Local rebel leaders calculated that Mr. Ben Jumaa's intimate knowledge 
of the security services' methods would help them dodge the regime's 
security forces, Mr. Basat al-Tubal said.

Mr. Ben Jumaa says he was in daily contact with security commanders 
closest to Col. Gadhafi. He said he would sort daily through 
intelligence from phone taps, rebel surveillance and interrogations, and 
pass on arrest orders for suspected rebels.
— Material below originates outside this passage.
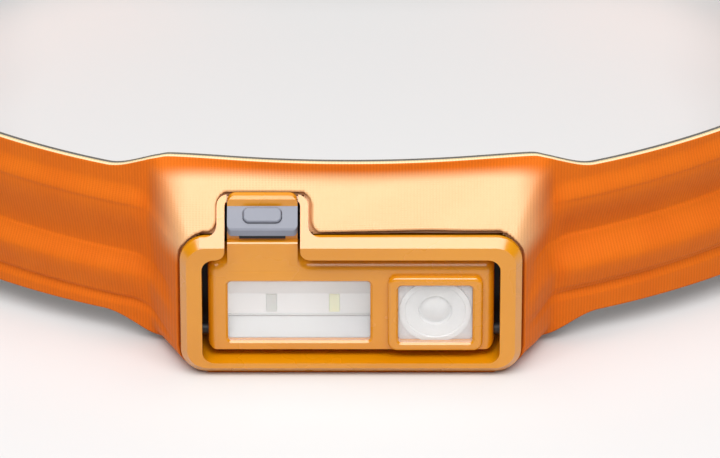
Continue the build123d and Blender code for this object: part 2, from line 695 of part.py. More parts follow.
def pack_gasket():
    ring = pack_prism(-PACK_WALL - 0.1, PACK_SPLIT, PACK_SPLIT + 0.8, PACK_CORNER - PACK_WALL - 0.1)
    ring -= pack_prism(-PACK_WALL - 0.9, PACK_SPLIT - 1, PACK_SPLIT + 2, PACK_CORNER - PACK_WALL - 0.9)
    return ring


def pack_screws():
    return Compound([screw_y(x, z, PACK_FRONT, PACK_SCREW_TIP) for x, z in PACK_SCREWS])


def battery_cell():
    return tile(-22, 20, 165.5, 173.5, 4, 34, 3)


def charge_board():
    return tile(-20, 24, 162.5, 163.7, 10, 42 - PACK_WALL - 1, 1)


def status_lights():
    return Compound([rod_y(x, LIGHT_Z, 0.8, PACK_BACK - 2.6, PACK_BACK) for x in LIGHT_X])


def port_shell():
    """Metal shell of the charging socket, open at the top."""
    shell = block(PORT_X - 4.47, PORT_X + 4.47, PORT_Y - 1.63, PORT_Y + 1.63, 35.4, PACK_TOP - 1.2)
    shell = fillet(shell.edges().filter_by(Axis.Z), 1.5)
    hollow = block(PORT_X - 4.17, PORT_X + 4.17, PORT_Y - 1.28, PORT_Y + 1.28, 36.0, PACK_TOP)
    return shell - fillet(hollow.edges().filter_by(Axis.Z), 1.2)


def port_tongue():
    return block(PORT_X - 3.3, PORT_X + 3.3, PORT_Y - 0.35, PORT_Y + 0.35, 36.0, PACK_TOP - 2.6)


def port_cover():
    """Rubber flap over the socket, with a rim that plugs into the recess."""
    flap = tile(PORT_X - 8.7, PORT_X + 6.7, PORT_Y - 3.1, PORT_Y + 3.1, PACK_TOP - 0.9, PACK_TOP + 0.3, 0.3)
    return flap + block(PORT_X + 6.0, PORT_X + 7.7, PORT_Y - 1.4, PORT_Y + 1.4, PACK_TOP + 0.05, PACK_TOP + 0.3)


def foam_pad():
    return fillet(tile(-25, 25, PACK_FRONT - 2.2, PACK_FRONT, 9, 35, 6).faces().sort_by(Axis.Y)[0].edges(), 1.2)


def strap_bar(side):
    return rod_z(side * BAR_X, BAR_Y, BAR_R, 11.0, 39.8)


# ---------------------------------------------------------------- lead and sliders

def lead_grommet_front():
    sleeve = lead_tube_left(LEAD_R + 0.5) - lead_tube_left(LEAD_R)
    return sleeve & block(-38.0, -32.0, 0, 30, 0, 20)


def lead_grommet_rear():
    y = REAR_Y - LEAD_INSET
    body = rod_x(y, LEAD_Z, LEAD_R + 0.5, -EAR_END, -PACK_HALF + 1)
    body += Pos(-EAR_END - 4, y, LEAD_Z) * Rot(0, -90, 0) * Cone(2.2, 1.5, 8)
    return body - rod_x(y, LEAD_Z, LEAD_R, -60, -20)


def lead_keepers():
    """Clips that hold the lead under the elastic strap, spread along the rear corner."""
    keepers = []
    for heading in (100, 125, 150):
        centre = on_arc(REAR_C, REAR_R - LEAD_INSET, heading)
        clip = Rot(0, 0, heading) * (block(-2.2, 2.2, -2.2, 2.2, LEAD_Z - 2, ELASTIC_BOTTOM)
                                     - rod_x(0, LEAD_Z, LEAD_R + 0.15, -3, 3))
        keepers.append(mirrored(Pos(centre.X, centre.Y, 0) * clip))
    return Compound(keepers)


def slider():
    """Right strap slider: a sleeve with two windows, so that a cross bar is left between them."""
    x0 = SIDE_X - 0.2 - ELASTIC_T - SLIDER_GAP
    x1 = SIDE_X - 0.2 + SLIDER_GAP
    y0, y1 = SLIDER_Y - SLIDER_L / 2, SLIDER_Y + SLIDER_L / 2
    sleeve = block(x0 - SLIDER_WALL, x1 + SLIDER_WALL, y0, y1, SLIDER_BOTTOM, SLIDER_TOP)
    sleeve = fillet(sleeve.edges().filter_by(Axis.X), 2)
    sleeve -= block(x0, x1, y0 - 1, y1 + 1, ELASTIC_BOTTOM - 0.3, ELASTIC_TOP + 0.3)
    for centre in (SLIDER_Y - 3.2, SLIDER_Y + 3.2):
        sleeve -= block(x1 - 1, x1 + 5, centre - 2.0, centre + 2.0, ELASTIC_BOTTOM + 1, ELASTIC_TOP - 1)
    return sleeve


# ---------------------------------------------------------------- all pieces

save("front_shroud", front_shroud())
RIGHT_BAND = side_band()
save("side_band_right", RIGHT_BAND)
save("side_band_left", mirrored(RIGHT_BAND) - lead_tube_left(LEAD_R + 0.2))
save("band_lining", band_lining())
RIGHT_ELASTIC = elastic_strap()
save("elastic_strap_right", RIGHT_ELASTIC)
save("elastic_strap_left", mirrored(RIGHT_ELASTIC))
save("power_lead", lead_tube_left(LEAD_R))
save("lead_grommet_front", lead_grommet_front())
save("lead_grommet_rear", lead_grommet_rear())
save("lead_keepers", lead_keepers())

save("front_frame", front_frame())
save("frame_back_plate", frame_back_plate())
save("frame_screws", frame_screws())
save("hinge_bush_left", hinge_bush(-1))
save("hinge_bush_right", hinge_bush(1))
save("detent_spring", detent_spring())

save("lamp_housing", lamp_housing())
save("lamp_back_cover", lamp_back_cover())
save("lamp_cover_screws", cover_screws())
save("lamp_gasket", lamp_gasket())
save("led_board", led_board())
save("flood_window", flood_window())
save("flood_reflector", flood_reflector())
save("flood_led_left", flood_led(FLOOD_LED_X[0]))
save("flood_led_right", flood_led(FLOOD_LED_X[1]))
save("spot_window", spot_window())
save("spot_optic", spot_optic())
save("spot_holder", optic_holder())
save("spot_led", spot_led())
save("hinge_pin_left", hinge_pin(-1))
save("hinge_pin_right", hinge_pin(1))
save("button_plate", button_plate())
save("plate_seal", plate_seal())
save("button_cap", button_cap())
save("button_switch", button_switch())

save("pack_outer_cover", pack_outer_cover())
save("pack_inner_cover", pack_inner_cover())
save("pack_gasket", pack_gasket())
save("pack_screws", pack_screws())
save("battery_cell", battery_cell())
save("charge_board", charge_board())
save("status_lights", status_lights())
save("port_shell", port_shell())
save("port_tongue", port_tongue())
save("port_cover", port_cover())
save("foam_pad", foam_pad())
save("strap_bar_left", strap_bar(-1))
save("strap_bar_right", strap_bar(1))

RIGHT_SLIDER = slider()
save("strap_slider_right", RIGHT_SLIDER)
save("strap_slider_left", mirrored(RIGHT_SLIDER))
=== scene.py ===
import json
import math

import bmesh
import bpy
import numpy as np
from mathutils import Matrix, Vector


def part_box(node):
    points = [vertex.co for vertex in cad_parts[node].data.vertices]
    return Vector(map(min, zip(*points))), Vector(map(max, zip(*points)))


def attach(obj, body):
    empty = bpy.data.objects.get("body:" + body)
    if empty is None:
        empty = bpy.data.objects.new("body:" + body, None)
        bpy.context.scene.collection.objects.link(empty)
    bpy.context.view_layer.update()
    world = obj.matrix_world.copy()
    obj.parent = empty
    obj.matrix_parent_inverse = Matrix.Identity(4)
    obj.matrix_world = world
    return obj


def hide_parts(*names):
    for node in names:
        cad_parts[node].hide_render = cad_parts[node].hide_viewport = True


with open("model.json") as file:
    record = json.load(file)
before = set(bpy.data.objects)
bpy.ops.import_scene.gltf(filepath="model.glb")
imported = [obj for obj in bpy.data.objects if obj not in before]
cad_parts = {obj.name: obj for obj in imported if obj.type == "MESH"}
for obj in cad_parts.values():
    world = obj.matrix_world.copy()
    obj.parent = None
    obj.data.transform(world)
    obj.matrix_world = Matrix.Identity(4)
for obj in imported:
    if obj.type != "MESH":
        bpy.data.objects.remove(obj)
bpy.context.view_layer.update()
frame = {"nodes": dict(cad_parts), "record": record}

MM = 0.001
FRAME_LOW, FRAME_HIGH = [np.array(corner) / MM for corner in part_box("front_frame")]
BAND_LOW, BAND_HIGH = [np.array(corner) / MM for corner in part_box("side_band_right")]
PANEL_HIGH = np.array(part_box("front_shroud")[1]) / MM
ELASTIC_LOW, ELASTIC_HIGH = [np.array(corner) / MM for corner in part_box("elastic_strap_right")]
FACE_Y = FRAME_LOW[1]

# Plan of the headband's outer line, in millimetres, as the CAD has it
FRONT_R = 140.0
FRONT_Y = 7.4
FRONT_TURN = math.radians(33.0)
TEMPLE_R = 52.0
SIDE_RUN = 40.0
REAR_R = 50.0
SIDE_T = 3.2
PANEL_HALF = PANEL_HIGH[0]
PANEL_R = 185.0
PANEL_BACK = 12.4
STRIP_FRONT = 10.5
SIDE_BOTTOM = BAND_LOW[2]
SIDE_TOP = BAND_HIGH[2]
PANEL_TOP = PANEL_HIGH[2]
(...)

Mr. Ben Jumaa tipped off rebel leaders before several raids in Fashloom, 
giving dissidents a narrow window to hide their rebel contraband or seek 
out havens before the house raids began, several neighborhood activists 
said.

In nearby Souq al-Jouma'a, resistance-cell leader Hakim Boulsayn said he 
evaded arrest more than one time while he was visiting the district's 
clandestine armory, due to an informer high up in the internal security 
service. "Men like [Mr. Ben Jumaa] were working with many 
neighborhoods," he said.

At the beginning of August, Mr. Ben Jumaa received a call. A friend 
working in another branch of the security forces, he said, had spotted 
Mr. Ben Jumaa's name on an arrest list.

That night, Mr. Ben Jumaa and his family fled their apartment at 11 p.m. 
for a safe house. At 4 a.m., a force of eight Gadhafi security force 
vehicles surrounded his apartment building and busted through his door, 
said Abdel Hamid Sherif, a neighbor who said he watched the raid through 
his peephole.

Mr. Ben Jumaa says he ferried his family to Tunisia but stayed in hiding 
in Libya until Aug. 20, when the new wave of revolt erupted in Tripoli.

He emerged from his safe house as crowds of men from the Souq al-Jouma'a 
neighborhood stormed the streets. Feeling momentum turning against the 
regime, he went back to Fashloom the next day and spent the weekend 
organizing his neighborhood as Tripoli fell into rebel hands.